Final city approvals, too, may be hard for Lion’s Gate to get from a City Commission in which a majority seems bent on curbing growth.
City officials in particular are expected to scrutinize the hundreds of new daily car trips along U.S. 41 that the seven-acre project — a mix of office and retail space, condominiums, hotel rooms, entertainment space and parking — would add to an already busy roadway.
“That is why we need at this point to have an assessment of U.S. 41 and the way that roadway can handle all these projects,” said Sarasota Vice Mayor Kelly Kirschner, adding the Proscenium could create “an incredible hub of activity.”
“Certainly that will be difficult,” said Kirschner, who was elected in March 2007 on a platform that pushed slow growth.
Mayor Lou Ann Palmer said: “I would love to see it happen. But on the other hand, we have to go through the process. There are a lot of things to look at.”
Moyer said Thursday that Proscenium “doesn’t have any issues we believe can’t be resolved in regards to traffic.”
City officials are expected to further review the project on March 5, when Sarasota’s Development Review Committee meets.
If the committee approves it, Proscenium will also have to meet Planning and Redevelopment Department requirements and receive permission from the commission for street vacations.
A Hilton spokeswoman declined to comment on Waldorf-Astoria in Sarasota or any pending announcement.
“Unfortunately, until the deal is done, we cannot comment on anything that is pending,” said Lisa Cole, director of communications for the hotel company’s southeast region.
If the hotel reaches fruition, it will become only the second Waldorf-Astoria in Florida, joining a property under construction in Bonnet Creek, near Orlando.
Another five Waldorf-Astoria hotels are planned, in Maui, Hawaii; Phoenix; La Quinta, Calif.; Jeddah, Saudi Arabia; and Beverly Hills, Calif.
The hotel’s arrival would beg the question of whether Southwest Florida — despite a reputation as a tony enclave — represents a deep enough market to support a 266-room Ritz-Carlton and a 225-room Waldorf-Astoria, two five-star hotels that would compete directly with each other.
Virginia Haley, president of the Sarasota Convention and Visitors Bureau, contends that rather than cannibalize one another, a trio of upscale hotels comprising the two five-star properties and the Hyatt Sarasota would “give us real penetration into that whole upper-end luxury hotel market.”
“You will have two neighboring luxury-end properties, which allows us to steal market share from other communities,” Haley said.

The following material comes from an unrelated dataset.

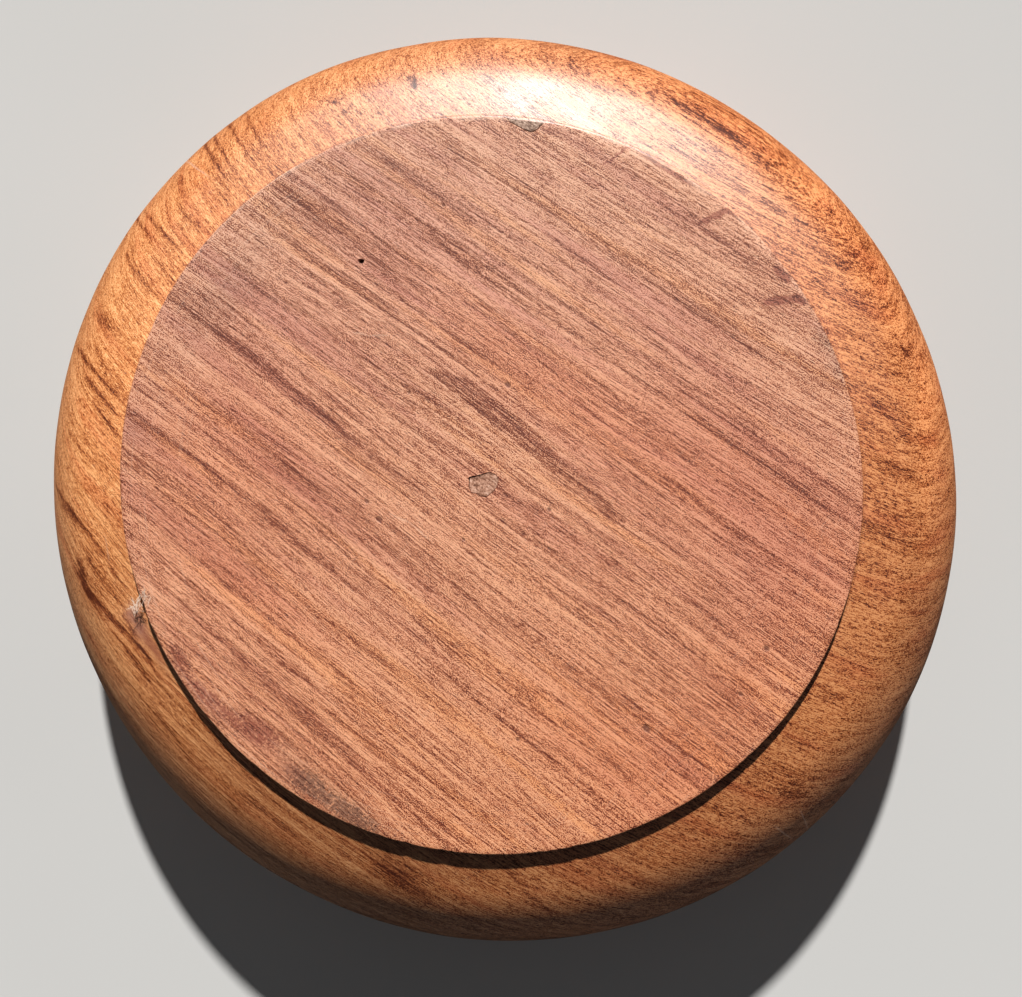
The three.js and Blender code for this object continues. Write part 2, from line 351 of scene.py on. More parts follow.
def build_body():
    profile = body_profile()
    rows = len(profile)
    theta = np.arange(SEGMENTS) * 2 * np.pi / SEGMENTS
    radius = np.repeat(profile[:, 0:1], SEGMENTS, 1)
    z = np.repeat(profile[:, 1:2], SEGMENTS, 1)
    angle = np.repeat(theta[None, :], rows, 0)

    radius, z = wear_foot_corner(radius, z, theta)
    outside = smooth_step(FOOT_RADIUS + 0.5, FOOT_RADIUS + 4, radius)
    stretch = oval(radius, angle)
    x = radius * stretch * np.cos(angle)
    y = radius * stretch * np.sin(angle)
    soft = hand_finish(x, y, z, angle) * outside * smooth_step(2.2, 5.0, z)
    x += soft * np.cos(angle)
    y += soft * np.sin(angle)
    face = (radius < FOOT_RADIUS - 1.0) & (z > HEIGHT - 0.5)
    z = z - np.where(face, 0.02 + 0.018 * plane_noise(x / 9, y / 9, 21), 0)

    foot_centre = [[0, 0, (HEIGHT - 0.03) * MM]]
    floor_centre = [[0, 0, FLOOR_CENTRE_Z * MM]]
    verts = np.stack([x, y, z], -1).reshape(-1, 3) * MM
    verts = np.vstack([verts, foot_centre, floor_centre])
    row = np.arange(rows - 1)[:, None] * SEGMENTS
    here = np.arange(SEGMENTS)[None, :]
    after = (here + 1) % SEGMENTS
    quads = np.stack(
        [row + here, row + SEGMENTS + here, row + SEGMENTS + after, row + after], -1)
    faces = quads.reshape(-1, 4).tolist()
    foot_index, floor_index = rows * SEGMENTS, rows * SEGMENTS + 1
    last_row = (rows - 1) * SEGMENTS
    for i in range(SEGMENTS):
        j = (i + 1) % SEGMENTS
        faces.append([foot_index, i, j])
        faces.append([floor_index, last_row + j, last_row + i])
    mesh = bpy.data.meshes.new("turned_bowl")
    mesh.from_pydata(verts.tolist(), [], faces)
    mesh.update()
    return add_object("turned_bowl", mesh)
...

When the plans were announced for the Ritz-Carlton, some observers were worried about what it would mean for the nearby Hyatt, Haley said.
The answer, it turned out, was the ultimate upgrading of the Hyatt into a Hyatt Regency, which is occurring in connection with $20 million in renovations.
But other questions, beyond whether the hotel itself would be a success, abound. Specifically, the Proscenium’s economics have puzzled development experts since the project came to light early last year.
In addition to the luxury hotel, where rooms would likely rent from $400 a night, the project would contain more than 200 condos priced from $1 million.
It would also include 240,000 square feet of office space
as much as some of the city’s largest towers — commanding per-square-foot prices well above existing rates. Some 130,000 square feet of planned upscale retail space also would be priced well above market.
The 18-story project also would contain some 1,600 seats of entertainment space — an 800-seat, off-Broadway style arts theater, a 300-seat jazz club and another 500-seat venue — that would generate little overall income. Proscenium would also be required to build 2,000 parking spaces to meet city codes.
Last autumn, Moyer said that the mix of uses would boost the profitability of the overall project, which is to be built on U.S. 41 from Fourth Street to Boulevard of the Arts.
“Because of the hotel, we’re able to sell residences,” Moyer said last October. Because the condos will be branded with the hotel, “we’ll be able to get more money from them, and the entire project will offer more services and have more cachet,” he said.
Lion’s Gate has said it hopes to complete Proscenium in 2011.